Gower Street is a street in Los Angeles, California that has played an important role in the ongoing evolution of Hollywood, particularly as the home to several prominent Poverty Row studios during the area's Golden Age. It marks the eastern terminus of the Hollywood Walk of Fame.

Location 
Gower Street begins at the corner of 1st Street (Los Angeles) in the Hancock Park district as a residential street, becomes primarily industrial, and then commercial as it bisects the Hollywood district, becomes residential again north of Franklin Avenue, and terminates in Beachwood Canyon at Beachwood Drive near the Hollywood Sign. Gower Street marks the western boundary of the Hollywood Forever Cemetery just south of Santa Monica Boulevard.

Origin of the name 
A farmer from Hawaii named John T. Gower brought in the area's first harvesting equipment and built his home near this street before his death in 1880, a time when Hollywood was an independent city. Upon Hollywood's annexation by the city of Los Angeles in 1910, this street was named in his honor.

Movie studios 
Many of the original Hollywood movie studios were located on or near Gower Street. The Paramount Pictures lot sits on the corner of Gower Street and Melrose Avenue; further north, the Sunset Gower Studios (formerly the Columbia Pictures lot) sit on the corner of Sunset Boulevard and Gower.

First studio 
Gower Street was the location of the first motion picture studio built in Hollywood. Nestor Studios, founded by David and William Horsley and operated by Al Christie in 1911, the Christie Studios occupied a building at the northwest corner of Gower Street and Sunset Boulevard. Later, this same location was home to the Columbia Drugstore, famous for a soda fountain, frequented by many young movie stars. The drugstore was also home to an outdoor magazine and newspaper vendor where many celebrities bought their hometown newspapers.

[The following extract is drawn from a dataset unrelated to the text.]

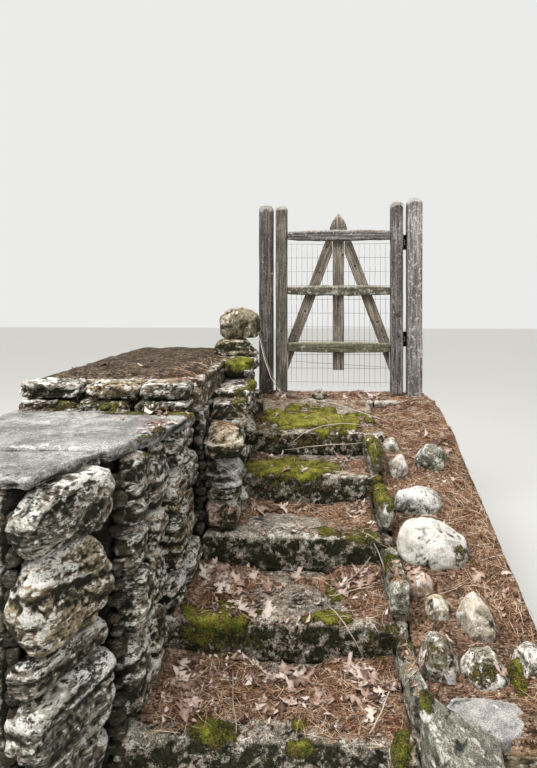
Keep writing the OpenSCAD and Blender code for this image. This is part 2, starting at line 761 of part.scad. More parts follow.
// Stub tenons of one rail at both ends
module tenons(z, play = 0) {
    translate([bay_left - tenon_l - play, tenon_y - play, z - tenon_h / 2 - play])
        cube([bay_right - bay_left + 2 * tenon_l + 2 * play, tenon_t + 2 * play, tenon_h + 2 * play]);
}
module stile(x, h) {
    color(old_timber) difference() {
        translate([x, leaf_y, leaf_foot]) timber(stile_w, h, 24);
        for (z = [bottom_rail_z, middle_rail_z, top_rail_z]) tenons(sill_z + z, 0.3);
    }
}
module latch_stile() { stile(leaf_left, latch_stile_h); }
module hinge_stile() { stile(bay_right, hinge_stile_h); }

// Split rail: thick in the middle, thinner towards the stiles, with a wavy lower side
module rail(z, sway, seed) {
    n = 10;
    span = bay_right - bay_left;
    r = rands(-1, 1, 2 * n + 2, seed);
    function half_h(t) = rail_h / 2 - rail_taper * (1 - sin(180 * t));
    upper = [for (i = [n : -1 : 0]) [span * i / n, half_h(i / n) + sway * 0.5 * r[i]]];
    lower = [for (i = [0 : n]) [span * i / n, -half_h(i / n) + sway * r[n + 1 + i]]];
    color(old_timber) union() {
        translate([bay_left, rail_y + rail_t, sill_z + z]) rotate([90, 0, 0])
            linear_extrude(rail_t) polygon(concat(lower, upper));
        tenons(sill_z + z);
    }
}
module top_rail() { rail(top_rail_z, 3, 801); }
module middle_rail() { rail(middle_rail_z, 3, 802); }
module bottom_rail() { rail(bottom_rail_z, 2, 803); }

// Board with an outline in the plane of the gate, on the far side of the rails
module board() {
    color(old_timber) translate([0, leaf_back, sill_z]) rotate([90, 0, 0]) linear_extrude(board_t) children();
}
module centre_picket() {
    wide = picket_tip - spear_h;
    half = [
        [picket_w / 2, picket_foot], [picket_w / 2, shoulder_z], [spear_w / 2, wide],
        [spear_w * 0.37, wide + spear_h * 0.45], [spear_w * 0.13, wide + spear_h * 0.86], [0, picket_tip]
    ];
    outline = [for (p = half) p, for (i = [len(half) - 2 : -1 : 0]) [-half[i][0], half[i][1]]];
    board() translate([picket_x, 0]) polygon(outline);
}

// Brace that leans from beside the picket down to a stile; side is -1 or 1
module brace(side) {
    edge = [brace_reach - picket_w / 2, picket_x - bay_left];
    slope = tan(brace_lean);
    half = brace_w / 2 / cos(brace_lean);
    top = shoulder_z - 2;
    out_at_top = brace_reach + half - slope * (top - middle_rail_z);
    inner_meet = middle_rail_z + (brace_reach - half - picket_w / 2) / slope;
    outer_meet = middle_rail_z - (edge[1] - brace_reach - half) / slope;
    tip = middle_rail_z - (edge[1] - brace_reach + half) / slope;
    outline = [
        [picket_w / 2, top], [picket_w / 2, inner_meet], [edge[1], tip],
        [edge[1], outer_meet], [out_at_top, top]
    ];
    board() translate([picket_x, 0]) polygon([for (p = outline) [side * p[0], p[1]]]);
}
module left_brace() { brace(-1); }
module right_brace() { brace(1); }

// Welded mesh on the far side of the leaf, with one sagging wire near its foot
module wire_mesh() {
    reach = floor((leaf_w / 2 - mesh_margin) / wire_x) * wire_x;
    rows = floor((mesh_top - mesh_foot) / wire_z);
    weld = wire * 0.25;
    color("#4a4a48") translate([picket_x, leaf_back, sill_z]) union() {
        for (x = [-reach : wire_x : reach + 0.1])
            translate([x - wire / 2, 0, mesh_foot]) cube([wire, wire, mesh_top + wire - mesh_foot]);
        for (k = [0 : rows])
            translate([-reach - wire, wire - weld, mesh_top - k * wire_z - wire / 2])
                cube([2 * (reach + wire), wire, wire]);
        translate([0, wire - weld, sag_z]) rotate([0, sag_tilt, 0]) translate([-reach, 0, 0])
            cube([2 * reach, wire, wire]);
    }
}

// One hinge knuckle with its web; side is -1 towards the leaf or 1 towards the post
module knuckle(z0, z1, side) {
    translate([pin_x, leaf_back, z0]) cylinder(r = knuckle_r, h = z1 - z0);
    translate([side < 0 ? leaf_right + plate_t / 2 : pin_x, leaf_back - plate_t, z0])
        cube([pin_gap - plate_t / 2, plate_t, z1 - z0]);
}
function knuckle_z(z) = [for (k = [0 : 3]) sill_z + z - hinge_h / 2 + k * hinge_h / 3];

module post_hinge_leaves() {
    color(iron) for (z = [lower_hinge_z, upper_hinge_z]) {
        q = knuckle_z(z);
        translate([right_post_x - plate_t, leaf_back - plate_w, q[0]]) cube([plate_t, plate_w, hinge_h]);
        knuckle(q[0], q[1] - knuckle_gap, 1);
        knuckle(q[2] + knuckle_gap, q[3], 1);
        translate([pin_x, leaf_back, q[0]]) cylinder(r = pin_r, h = hinge_h);
    }
}
module gate_hinge_leaves() {
    color(iron) for (z = [lower_hinge_z, upper_hinge_z]) {
        q = knuckle_z(z);
        difference() {
            union() {
                translate([leaf_right, leaf_back - plate_w, q[0]]) cube([plate_t, plate_w, hinge_h]);
                knuckle(q[1], q[2], -1);
            }
            translate([pin_x, leaf_back, q[1] - over])
                cylinder(r = pin_r + pin_play, h = q[2] - q[1] + 2 * over);
        }
    }
}

step_1();
step_2();
step_3();
step_4();
step_5();
landing_stone();
gate_sill_flags();
stair_core();
landing_core();
left_wall_core();
left_wall_lower_face();
left_wall_upper_face();
corner_cobble();
corner_shims();
corner_block();
corner_cap();
terrace_slab();
terrace_front_slab();
upper_tier_core();
upper_tier_stones();
post_boulder_low();
post_boulder_top();
right_wall_bed();
kerb_stones();
angular_block();
flat_grey_slab();
bench_boulders();
slope_cobbles();
pale_boulder();
lichen_boulder();
upper_kerb_boulders();
moss_cobble();
landing_cobble();
left_gate_post();
right_gate_post();
post_hinge_leaves();
latch_stile();
hinge_stile();
top_rail();
middle_rail();
bottom_rail();
centre_picket();
left_brace();
right_brace();
wire_mesh();
gate_hinge_leaves();
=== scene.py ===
# %% [markdown]
# # A stepped stone passage with a timber gate
# Five rough granite slabs climb between a dry-laid terrace wall and a low wall of boulders to a
# gate of split cedar. The solids already say where each stone and board lies. This lesson gives
# them their looks: broken stone, lichen, moss, pine litter and old silvery wood.

# %% Load the frame
import math
from functools import partial

import bpy
import numpy as np
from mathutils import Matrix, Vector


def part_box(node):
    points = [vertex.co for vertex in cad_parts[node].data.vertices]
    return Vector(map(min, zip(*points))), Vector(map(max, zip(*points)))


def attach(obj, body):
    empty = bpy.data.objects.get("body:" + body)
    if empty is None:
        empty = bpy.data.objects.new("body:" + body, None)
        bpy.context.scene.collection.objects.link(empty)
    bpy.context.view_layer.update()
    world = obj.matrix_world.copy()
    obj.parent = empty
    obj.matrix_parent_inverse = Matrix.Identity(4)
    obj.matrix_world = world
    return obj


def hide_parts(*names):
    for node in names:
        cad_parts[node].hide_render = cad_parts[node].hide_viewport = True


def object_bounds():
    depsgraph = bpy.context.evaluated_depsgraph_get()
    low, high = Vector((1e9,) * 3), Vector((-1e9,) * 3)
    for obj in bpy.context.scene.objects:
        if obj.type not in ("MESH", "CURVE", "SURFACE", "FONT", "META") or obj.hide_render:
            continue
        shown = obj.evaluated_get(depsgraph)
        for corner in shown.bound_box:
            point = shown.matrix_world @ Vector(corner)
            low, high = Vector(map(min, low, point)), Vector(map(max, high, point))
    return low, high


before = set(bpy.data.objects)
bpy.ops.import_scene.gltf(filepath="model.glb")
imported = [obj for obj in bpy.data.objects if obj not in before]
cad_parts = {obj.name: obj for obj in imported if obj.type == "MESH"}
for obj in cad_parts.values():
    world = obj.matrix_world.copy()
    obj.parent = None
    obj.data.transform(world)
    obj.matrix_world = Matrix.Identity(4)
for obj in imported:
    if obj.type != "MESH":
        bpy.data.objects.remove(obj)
cad_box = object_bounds()
LOW, HIGH = (np.array(corner) for corner in cad_box)
print("nodes", len(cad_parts), "box", LOW.round(3), HIGH.round(3))

# %% [markdown]
# ## Camera
# The photograph was taken from eye height, 1.6 m above the foot of the steps, with the camera held
# level. Verticals stay upright in it, so the lens is shifted down and not tilted down. All of its
# numbers come from the level line of sight and the width of the steps in pixels.

# %% Camera
FRAME_H = 768
FOCAL_PX = 560
HORIZON_PX = 300
EYE = (0.15, -1.85, 1.6)
YAW = math.radians(3.7)
SENSOR_MM = 36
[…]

The original Nestor Studios site went through various owners until the Columbia Broadcasting System (CBS) bought it in 1935. CBS demolished Hollywood's historic first studio, and built a $2 million facility that set the stage for the era of television in Hollywood.

Gower Gulch 
Beginning in the 1930s, Gower Street earned the nickname "Gower Gulch" because of the many extras in Westerns who would dress in their cowboy costumes at home, then walk south to Paramount and RKO studios, which were all located just off Gower Street south of Sunset Boulevard. Today, a strip-mall named "Gower Gulch", built to resemble a Western set, sits on the southwest corner of Sunset and Gower as a reminder of that era. The phrase "Gower Gulch" is painted on an actual chuck wagon that sits on the site of the old "Copper Skillet" coffee shop, where the cowboys used to have their breakfast.

Gower Street became very well known to wartime movie audiences in the film Thank Your Lucky Stars (1943) when Dennis Morgan and Joan Leslie visit "Gower Gulch". They hear Spike Jones and His City Slickers at the movie colony village situated at the northern end of Gower Street in the Hollywood Hills. Although the scene is a set built in the studio, it is a faithful replica of the actual village that stood there built from discarded movie sets.

References in popular culture 

The street was the subject of a comic song heard in a 1951 Warner Bros. "Daffy Duck" cartoon called "Drip-Along Daffy". The song is called "The Flower of Gower Gulch" and was written by Michael Maltese (1908–1981), though he is uncredited in the actual short.

The street was also featured in the Warren Zevon song "Desperados Under the Eaves", though referred to as "Gower Avenue" to preserve the meter of the song.

Hollywood Walk of Fame 
The Hollywood Walk of Fame (which runs east to west on Hollywood Boulevard) begins at the corner of Hollywood Boulevard and Gower Street.